* [Record list]
━━━━
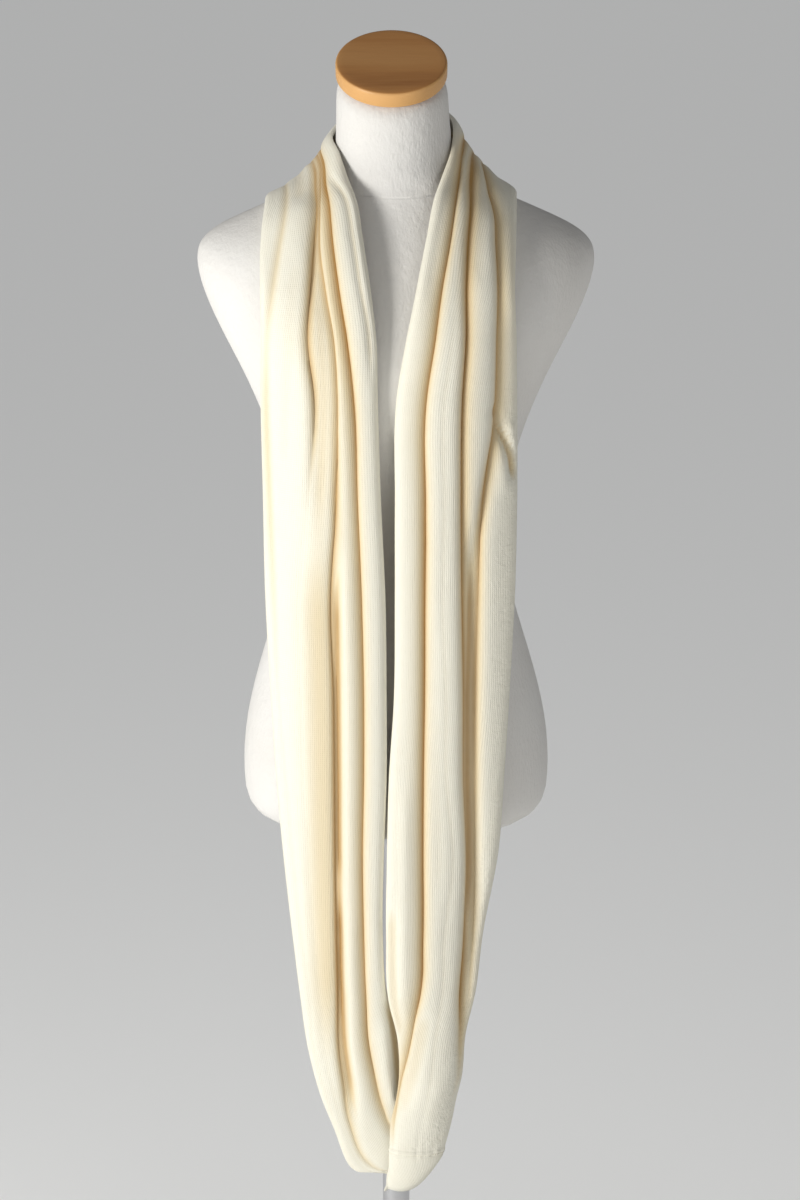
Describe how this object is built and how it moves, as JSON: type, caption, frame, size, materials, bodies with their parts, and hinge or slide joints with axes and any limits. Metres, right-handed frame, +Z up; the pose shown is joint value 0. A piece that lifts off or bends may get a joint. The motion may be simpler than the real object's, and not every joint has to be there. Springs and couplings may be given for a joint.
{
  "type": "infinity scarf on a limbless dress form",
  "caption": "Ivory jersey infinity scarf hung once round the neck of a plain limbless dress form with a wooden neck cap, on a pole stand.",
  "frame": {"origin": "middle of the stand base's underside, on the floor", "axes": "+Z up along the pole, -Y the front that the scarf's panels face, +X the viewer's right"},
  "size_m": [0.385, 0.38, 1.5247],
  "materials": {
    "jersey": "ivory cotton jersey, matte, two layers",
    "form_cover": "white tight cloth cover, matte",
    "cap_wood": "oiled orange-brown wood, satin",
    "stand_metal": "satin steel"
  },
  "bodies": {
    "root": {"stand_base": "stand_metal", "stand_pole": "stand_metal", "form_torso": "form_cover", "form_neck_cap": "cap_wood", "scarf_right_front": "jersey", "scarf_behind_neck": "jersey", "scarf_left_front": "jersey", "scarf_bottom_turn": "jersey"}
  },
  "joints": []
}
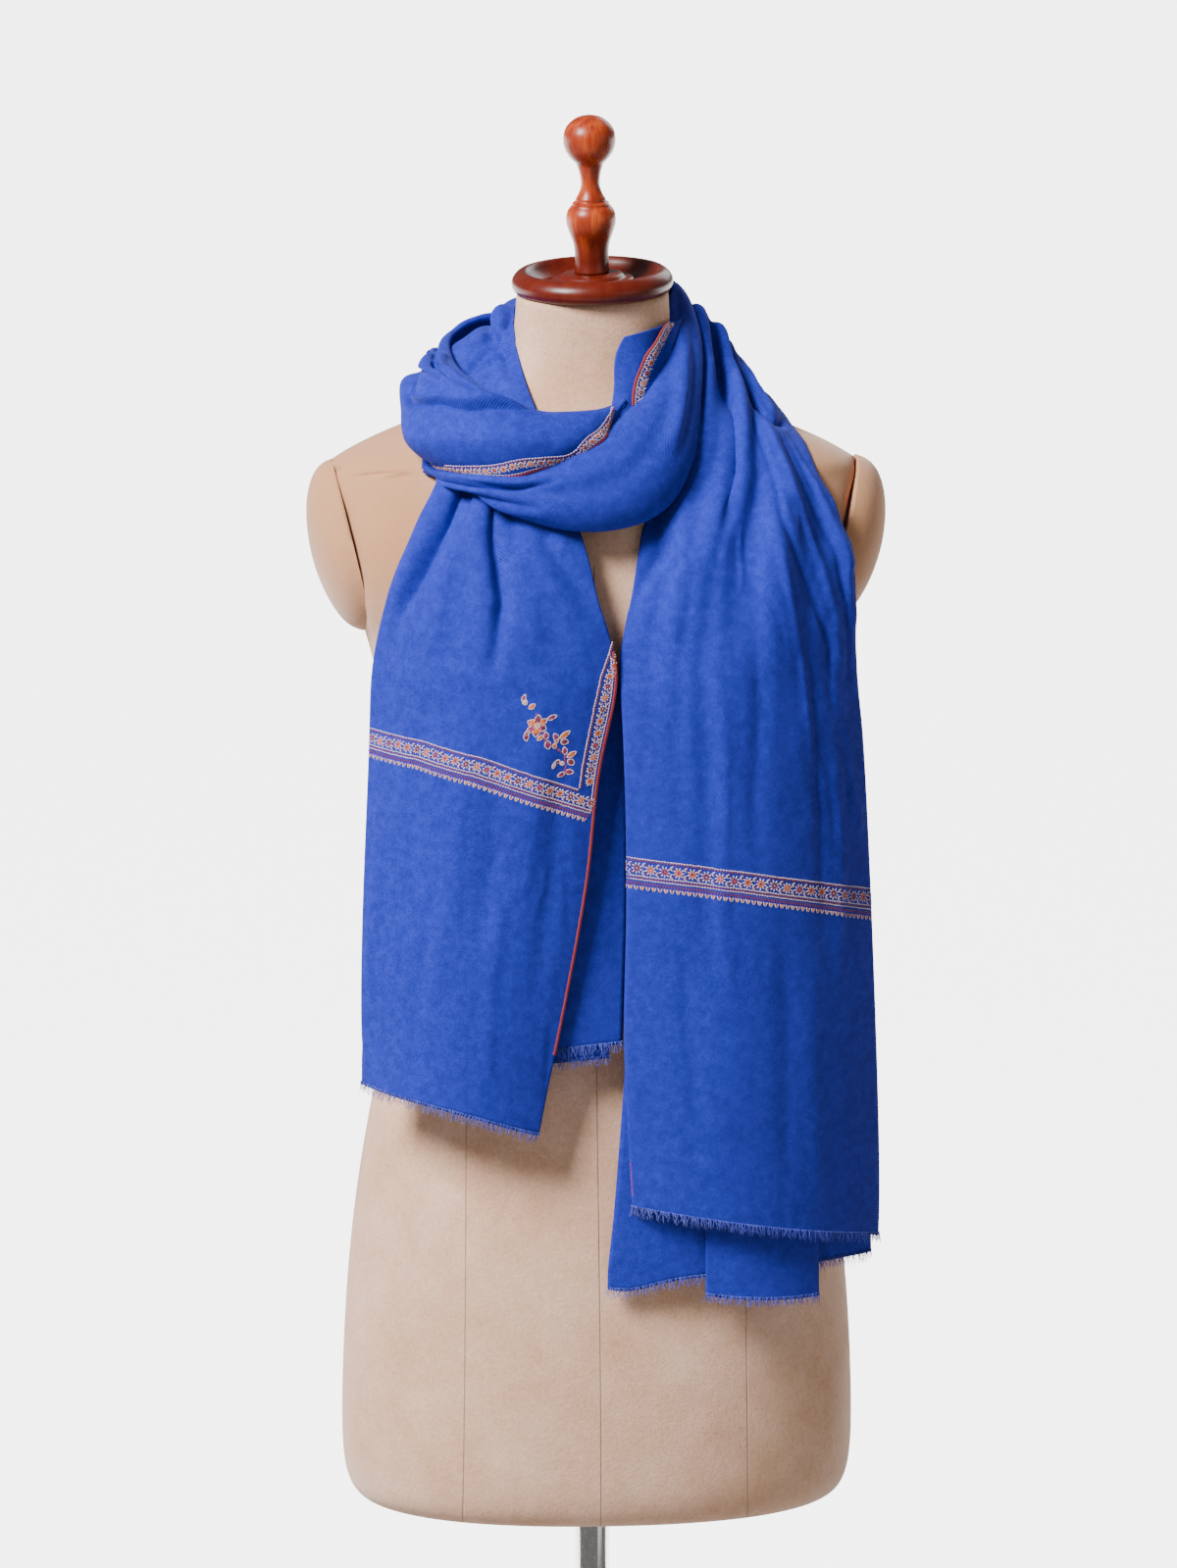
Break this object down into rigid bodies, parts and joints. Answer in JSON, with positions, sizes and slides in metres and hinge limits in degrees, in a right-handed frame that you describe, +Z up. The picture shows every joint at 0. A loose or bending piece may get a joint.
━━━━
* [Task]
Emit the full listing verbatim.

* [Response]
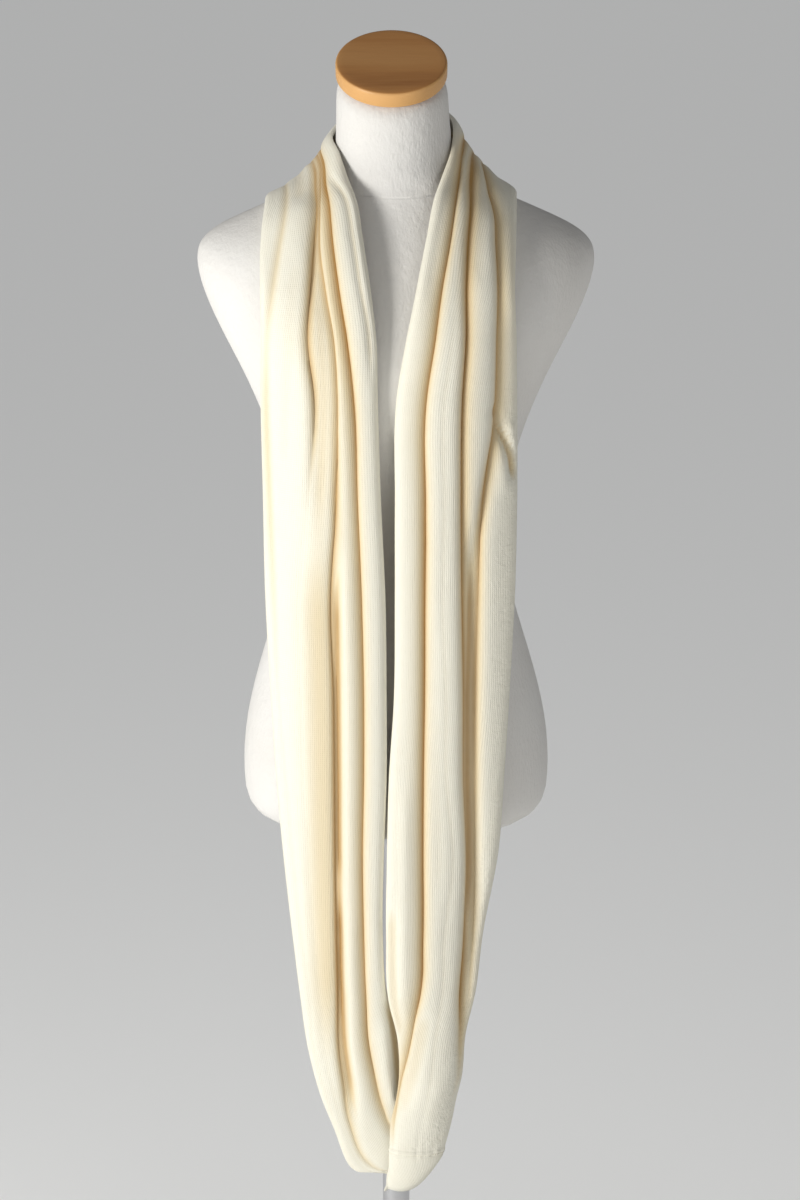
Describe how this object is built and how it moves, as JSON: type, caption, frame, size, materials, bodies with their parts, and hinge or slide joints with axes and any limits. Metres, right-handed frame, +Z up; the pose shown is joint value 0. A piece that lifts off or bends may get a joint. The motion may be simpler than the real object's, and not every joint has to be there. Springs and couplings may be given for a joint.
{
  "type": "infinity scarf on a limbless dress form",
  "caption": "Ivory jersey infinity scarf hung once round the neck of a plain limbless dress form with a wooden neck cap, on a pole stand.",
  "frame": {"origin": "middle of the stand base's underside, on the floor", "axes": "+Z up along the pole, -Y the front that the scarf's panels face, +X the viewer's right"},
  "size_m": [0.385, 0.38, 1.5247],
  "materials": {
    "jersey": "ivory cotton jersey, matte, two layers",
    "form_cover": "white tight cloth cover, matte",
    "cap_wood": "oiled orange-brown wood, satin",
    "stand_metal": "satin steel"
  },
  "bodies": {
    "root": {"stand_base": "stand_metal", "stand_pole": "stand_metal", "form_torso": "form_cover", "form_neck_cap": "cap_wood", "scarf_right_front": "jersey", "scarf_behind_neck": "jersey", "scarf_left_front": "jersey", "scarf_bottom_turn": "jersey"}
  },
  "joints": []
}
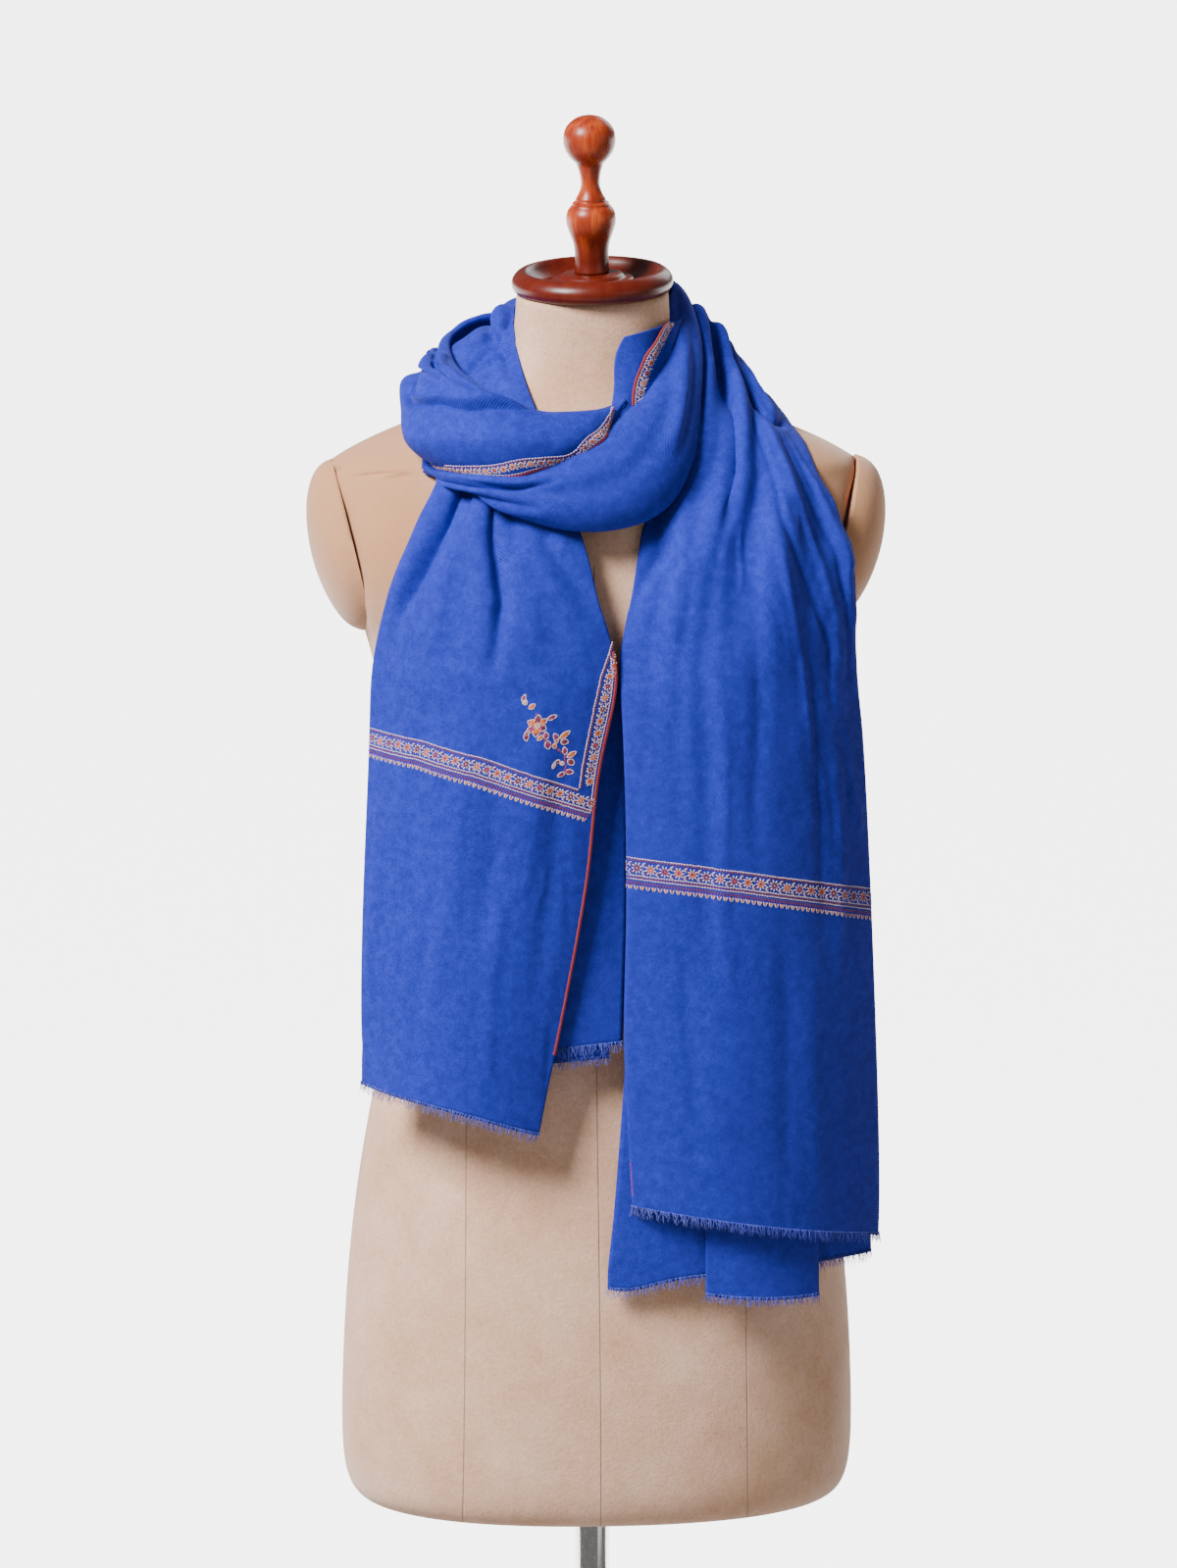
Break this object down into rigid bodies, parts and joints. Answer in JSON, with positions, sizes and slides in metres and hinge limits in degrees, in a right-handed frame that you describe, +Z up. The picture shows every joint at 0. A loose or bending piece may get a joint.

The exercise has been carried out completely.